Anonymous 0 Comments

Typically we understand the center to be the international date line. That tells us, basically, what day is what. The other center, the one we use (still?) for navigation is the Greenwich meridian. West from there is west until you hit the IDL, east from there is east until you hit the IDL.

The mid point would be 90 degrees east or 90 degree west of Greenwich; here is a map with an example.

[https://en.wikipedia.org/wiki/90th_meridian_west](https://en.wikipedia.org/wiki/90th_meridian_west)

Anonymous 0 Comments

Directions are all relative, it’s based on perception.

The equator and prime meridian are generally regarded as the way to divide into hemispheres (north/south and east/west)

Anonymous 0 Comments

For north and south the center is the equator, the midpoint between the two poles – and the poles are the points around which the earth rotates.

There’s no natural centerpoint for west and east though, so this one is pretty much made up – for stuff like “the middle east” it’s based on Europe. Asia was the far east and the thing in the middle was, well, Middle east.

The eastern and western hemispheres are based on the Greenwich meridian, which is again a made up centerpoints that goes trough an old observatory near London. Everything west of that point is the western hemisphere and the same for east.

For the US it’s simply based on the middle of the country.

Anonymous 0 Comments

The prime meridian is through Greenwich UK, you could see everything left of it as west.

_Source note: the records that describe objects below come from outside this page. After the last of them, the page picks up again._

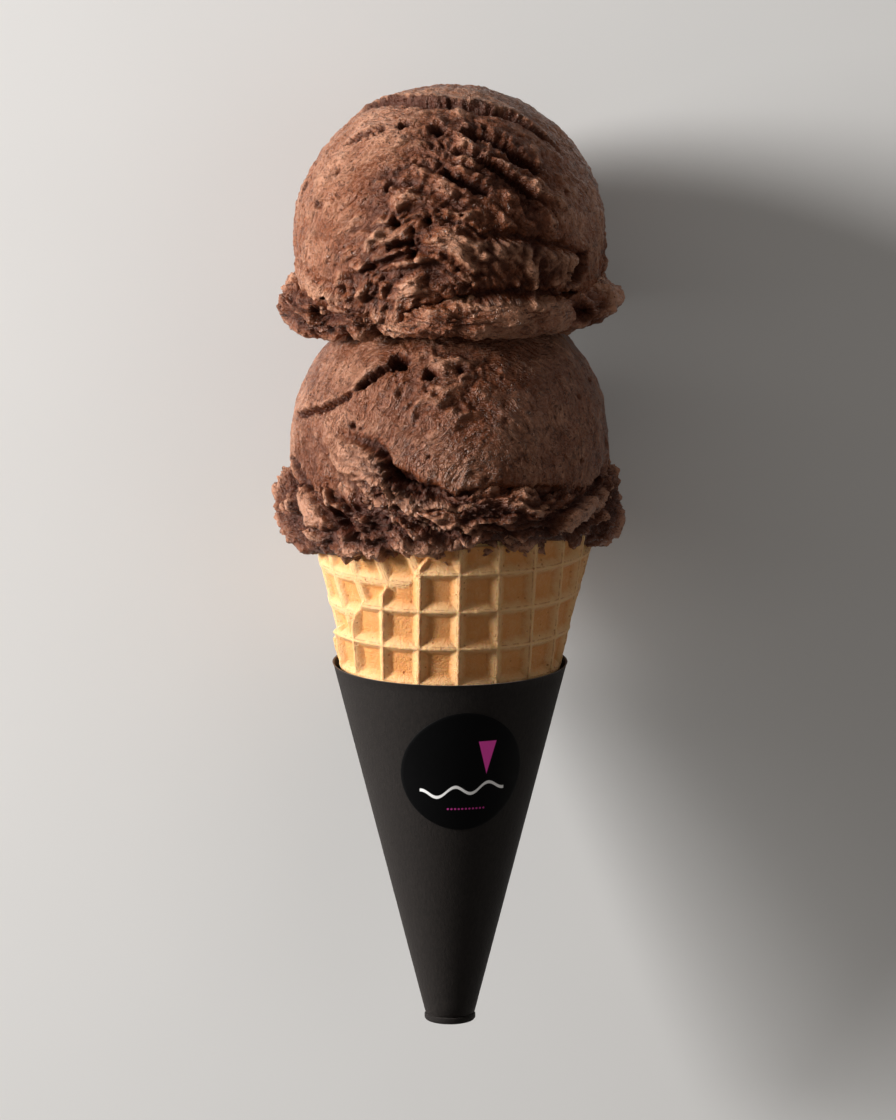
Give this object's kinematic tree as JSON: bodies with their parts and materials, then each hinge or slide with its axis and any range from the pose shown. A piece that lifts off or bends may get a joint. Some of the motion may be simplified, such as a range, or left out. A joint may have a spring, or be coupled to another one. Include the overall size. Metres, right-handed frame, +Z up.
{
  "type": "ice cream cone",
  "caption": "Chocolate ice cream scoops stacked in a rolled waffle cone with a black paper sleeve and a plain round label, lying on its side.",
  "frame": {"origin": "middle of the length and width, on the surface that the cone lies on", "axes": "+Y runs along the cone's axis from the foot to the top scoop, +Z is up and is the front that shows, +X is to the right of that front"},
  "size_m": [0.0714, 0.1906, 0.0692],
  "materials": {
    "upper_ice_cream": "moist chocolate ice cream, rough where torn",
    "lower_ice_cream": "moist chocolate ice cream, smoother than the upper scoop",
    "wafer": "baked golden wafer, dry and finely pored",
    "sleeve_paper": "matt black card",
    "foot_paper": "matt black card, pressed round",
    "label_film": "smooth black film"
  },
  "bodies": {
    "root": {"upper_scoop": "upper_ice_cream", "lower_scoop": "lower_ice_cream", "waffle_cone": "wafer", "paper_sleeve": "sleeve_paper", "sleeve_foot": "foot_paper", "round_label": "label_film"}
  },
  "joints": []
}
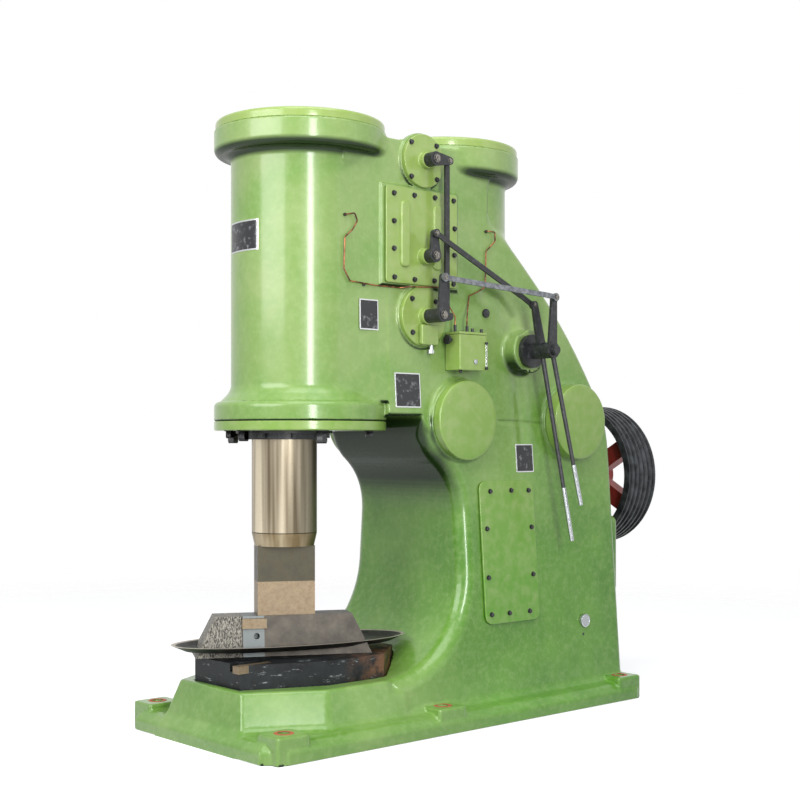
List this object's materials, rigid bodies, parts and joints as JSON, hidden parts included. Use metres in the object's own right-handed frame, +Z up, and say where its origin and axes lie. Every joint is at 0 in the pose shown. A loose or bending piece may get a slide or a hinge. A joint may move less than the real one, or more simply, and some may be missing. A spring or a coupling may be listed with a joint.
{
  "type": "pneumatic forging hammer",
  "caption": "Two-cylinder air forging hammer: C-shaped cast frame, vertical ram over an anvil, hand levers linked to rotary valves, and a rear belt pulley.",
  "frame": {"origin": "on the underside of the base casting, where the ram's axis meets the floor", "axes": "+Z up along the ram, +X from the ram back to the belt pulley, the valve and lever side faces -Y"},
  "size_m": [3.3573, 1.4789, 3.405],
  "materials": {
    "green_enamel": "gloss",
    "black_steel": "satin",
    "grey_steel": "satin",
    "bright_steel": "polished",
    "turned_steel": "turned",
    "die_steel": "ground",
    "scaled_iron": "scaled",
    "tray_steel": "dull",
    "pulley_iron": "matt",
    "copper_tube": "dull",
    "plug_steel": "satin"
  },
  "bodies": {
    "frame": {"frame_casting": "green_enamel", "working_cylinder_cover": "green_enamel", "compressor_cover": "green_enamel", "lower_cylinder_cover": "green_enamel", "rod_gland": "black_steel", "lower_die": "die_steel", "sow_block": "scaled_iron", "scale_tray": "tray_steel", "anvil_block": "scaled_iron", "valve_side_front_round_cover": "green_enamel", "valve_side_rear_round_cover": "green_enamel", "valve_side_inspection_cover": "green_enamel", "far_side_front_round_cover": "green_enamel", "far_side_rear_round_cover": "green_enamel", "far_side_inspection_cover": "green_enamel", "upper_valve_cover": "green_enamel", "lower_valve_cover": "green_enamel", "valve_chest_cover": "green_enamel", "far_side_upper_valve_cap": "green_enamel", "far_side_lower_valve_cap": "green_enamel", "far_side_middle_valve_cap": "green_enamel", "drain_plug": "plug_steel", "die_key": "die_steel", "sow_key": "die_steel", "lever_bracket": "black_steel", "lubricator": "green_enamel", "lubricator_crank": "black_steel", "lubricator_fittings": "black_steel", "lubricator_gauge": "bright_steel", "front_pipe_fitting": "black_steel", "rear_pipe_fitting": "black_steel", "front_oil_pipe": "copper_tube", "rear_oil_pipe": "copper_tube", "bearing_cap": "green_enamel", "oil_sight": "plug_steel", "side_plug": "black_steel"},
    "ram": {"ram": "turned_steel", "upper_die": "die_steel"},
    "pulley": {"belt_pulley": "pulley_iron", "crankshaft_end": "turned_steel"},
    "inner_lever": {"inner_lever": "black_steel", "inner_grip": "bright_steel"},
    "inner_link": {"inner_link": "black_steel"},
    "middle_valve": {"middle_valve_arm": "black_steel"},
    "outer_lever": {"outer_lever": "black_steel", "outer_grip": "bright_steel"},
    "outer_link": {"outer_link": "grey_steel"},
    "lower_valve": {"lower_valve_arm": "black_steel"},
    "valve_rod": {"valve_rod": "black_steel"},
    "upper_valve": {"upper_valve_arm": "black_steel"}
  },
  "joints": [
    {"name": "ram_slide", "type": "slide", "parent": "frame", "child": "ram", "axis": [0, 0, 1], "range_m": [0, 0.56]},
    {"name": "pulley_spin", "type": "hinge", "parent": "frame", "child": "pulley", "pos_m": [2.5945, 0, 1.394], "axis": [1, 0, 0], "continuous": true},
    {"name": "inner_lever_swing", "type": "hinge", "parent": "frame", "child": "inner_lever", "pos_m": [1.464, -0.594, 2.162], "axis": [0, -1, 0], "range_deg": [-10, 10]},
    {"name": "inner_link_pivot", "type": "hinge", "parent": "inner_lever", "child": "inner_link", "pos_m": [1.4, -0.584, 2.432], "axis": [0, -1, 0], "range_deg": [-10.8, 10.8]},
    {"name": "middle_valve_turn", "type": "hinge", "parent": "frame", "child": "middle_valve", "pos_m": [0.661, -0.5, 2.668], "axis": [0, -1, 0], "range_deg": [-19.8, 19.8]},
    {"name": "outer_lever_swing", "type": "hinge", "parent": "frame", "child": "outer_lever", "pos_m": [1.464, -0.667, 2.162], "axis": [0, -1, 0], "range_deg": [-10, 10]},
    {"name": "outer_link_pivot", "type": "hinge", "parent": "outer_lever", "child": "outer_link", "pos_m": [1.478, -0.702, 2.475], "axis": [0, -1, 0], "range_deg": [-9.9, 9.9]},
    {"name": "lower_valve_turn", "type": "hinge", "parent": "frame", "child": "lower_valve", "pos_m": [0.661, -0.54, 2.329], "axis": [0, -1, 0], "range_deg": [-15.1, 15.1]},
    {"name": "valve_rod_pivot", "type": "hinge", "parent": "lower_valve", "child": "valve_rod", "pos_m": [0.77, -0.5085, 2.329], "axis": [0, -1, 0], "range_deg": [-15.1, 15.1]},
    {"name": "upper_valve_turn", "type": "hinge", "parent": "frame", "child": "upper_valve", "pos_m": [0.661, -0.51, 3.212], "axis": [0, -1, 0], "range_deg": [-15.1, 15.1]}
  ],
  "couplings": [
    {"joint": "inner_link_pivot", "follows": "inner_lever_swing", "ratio": -1.072},
    {"joint": "middle_valve_turn", "follows": "inner_lever_swing", "ratio": 1.974},
    {"joint": "outer_link_pivot", "follows": "outer_lever_swing", "ratio": -0.983},
    {"joint": "lower_valve_turn", "follows": "outer_lever_swing", "ratio": 1.502},
    {"joint": "valve_rod_pivot", "follows": "outer_lever_swing", "ratio": -1.502},
    {"joint": "upper_valve_turn", "follows": "outer_lever_swing", "ratio": 1.502}
  ]
}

The equator is the border between North and South that’s pretty obvious.

Anonymous 0 Comments

So magnetic north occurs naturally and we have compasses to point to it. With that bearing we can establish the rest of the cardinal directions. And we’ve known about this for a long, long time.

“Hipparchus, a Greek astronomer (190–120 BC), was the first to specify location using latitude and longitude as co-ordinates. He proposed a zero meridian passing through Rhodes.”

“In 1884, at the International Meridian Conference in Washington, D.C., 22 countries voted to adopt the Greenwich meridian as the prime meridian of the world.”

From that point on the world pretty much locked in it’s definitions of eastern and western based on the official new Prime Meridian. And that’s how Texas wound up being in Midwest of the Western Hemisphere.